The second option, will occur with very small stars. In this case the singularity is so close to the entrance, that you probably won’t even reach it, you will simply be vaporized in the extreme inferno before it.

How are they destroyed

Perhaps you wonder if these insane vacuum cleaners of space will ever disappear. And the answer to that is, yes.

It turns out, for the biggest ones to disappear, it will quite literally take 1 google years. We’ve actually identified the largest black hole, it is named of S5 0014+81. This truly colossal object is over 40 billion times the mass of the Sun and over 200 billion km in diameter (that’s over 15 million times the diameter of Earth).

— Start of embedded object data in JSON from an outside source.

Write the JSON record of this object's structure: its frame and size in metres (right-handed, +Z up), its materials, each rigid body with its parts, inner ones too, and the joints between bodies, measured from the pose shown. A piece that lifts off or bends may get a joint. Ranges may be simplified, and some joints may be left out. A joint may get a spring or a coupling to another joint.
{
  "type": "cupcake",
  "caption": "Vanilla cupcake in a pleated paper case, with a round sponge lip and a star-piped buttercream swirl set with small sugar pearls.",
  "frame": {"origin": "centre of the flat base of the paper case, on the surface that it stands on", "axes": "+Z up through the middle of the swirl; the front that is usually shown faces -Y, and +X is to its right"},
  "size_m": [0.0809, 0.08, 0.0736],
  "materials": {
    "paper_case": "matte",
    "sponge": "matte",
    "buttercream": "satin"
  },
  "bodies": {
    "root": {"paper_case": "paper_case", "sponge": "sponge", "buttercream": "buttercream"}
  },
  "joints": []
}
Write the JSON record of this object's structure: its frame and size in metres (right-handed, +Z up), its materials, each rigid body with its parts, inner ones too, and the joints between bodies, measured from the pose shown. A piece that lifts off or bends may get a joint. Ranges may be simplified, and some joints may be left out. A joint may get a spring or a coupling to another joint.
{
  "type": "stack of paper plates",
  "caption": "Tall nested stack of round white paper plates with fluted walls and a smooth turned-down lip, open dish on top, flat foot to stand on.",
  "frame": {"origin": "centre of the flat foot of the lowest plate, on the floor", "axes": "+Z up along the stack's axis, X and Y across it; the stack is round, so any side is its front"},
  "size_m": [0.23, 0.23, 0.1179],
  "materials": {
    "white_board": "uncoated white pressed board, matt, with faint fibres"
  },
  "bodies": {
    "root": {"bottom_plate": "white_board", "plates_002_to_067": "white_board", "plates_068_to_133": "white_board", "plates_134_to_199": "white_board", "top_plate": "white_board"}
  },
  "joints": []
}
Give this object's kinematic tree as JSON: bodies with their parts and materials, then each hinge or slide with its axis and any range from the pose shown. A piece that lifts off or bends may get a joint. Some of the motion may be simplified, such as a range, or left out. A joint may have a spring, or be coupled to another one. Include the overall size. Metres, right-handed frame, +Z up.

It will eventually evaporate releasing energy equivalent to 1 billion nuclear bombs going off in a process called Hawking Radiation. Although we think of space as empty, it is not actually empty. Rather, symmetrical particles which are the same except opposite (confusing, I know), come into existence and then immediately self-­destruct. However, if this occurs at the interface of a black hole, it may transpire that one of these particles gets absorbed, whilst the other is not. This results in the hole releasing energy. Eventually, (after a google years), this will result in the evaporation of the black hole. By this time earth and the rest of the solar system would have become entirely uninhabitable. And even if it wasn’t, I would presume 1 billion nuclear bombs going off would probably do the trick.

Let’s just hope you don’t fall in one!